Re: scientific publishing process (was Re: Cost and access)

On 10/06/2014 11:03 AM, Kingsley Idehen wrote:
> On 10/6/14 12:48 PM, Peter F. Patel-Schneider wrote:
>> It's not hard to query PDFs with SPARQL.  All you have to do is extract the
>> metadata from the document and turn it into RDF, if needed. Lots of programs
>> extract and display this metadata already.
>
> Peter,
>
> Having had 200+ (some-non-rdf-doc} to RDF document transformers built under my
> direct guidance, there are issues with your claim above:

Huh?  Every single PDF reader that I use can extract the PDF metadata and 
display it.  The metadata that I see in PDF documents uses a core set of 
properties that are easy to transform into RDF.  Of course, this core set is 
very small (title, author, and a few other things) so you don't get all that 
much out of the core set.

>
> 1. The extractors are platform specific -- AWWW is about platform agnosticism
> (I don't want to mandate an OS for experiencing the power of Linked Open Data
> transformers / rdfizers)

Well, the extractors would be specific to PDF, but that's hardly surprising, I 
think.

> 2. It isn't solely about metadata  -- we also have raw data inside these
> documents confined to Tables, paragraphs of sentences

Well, sure, but is extracting information directly from the figures or tables 
or text being considered here?  I sure would like this to be possible.  How 
would it work in an HTML context?

> 3. If querying a PDF was marginally simple, I would be demonstrating that
> using a SPARQL results URL in response to this post :-)

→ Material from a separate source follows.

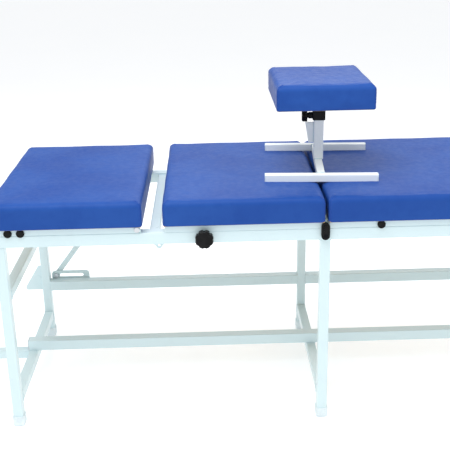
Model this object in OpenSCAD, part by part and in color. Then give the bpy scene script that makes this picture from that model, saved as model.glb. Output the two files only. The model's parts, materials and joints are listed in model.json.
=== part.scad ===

I'm not saying that it is so simple.  You do have to find the metadata block 
in the PDF and then look for the /Title, /Author, ... stuff.

> Possible != Simple and Productive.

Yes, but there are lots of tools that display PDF metadata, so there are some 
who believe that the benefit is greater than the cost.

> We want to leverage the productivity and simplicity that AWWW brings to data
> representation, access, interaction, and integration.

Sure, but the additional costs, if any, on paper authors, reviewers, and 
readers have to be considered.  If these costs are eliminated or at least 
minimized then this good is much more likely to be realized.

peter

Received on Monday, 6 October 2014 18:50:28 UTC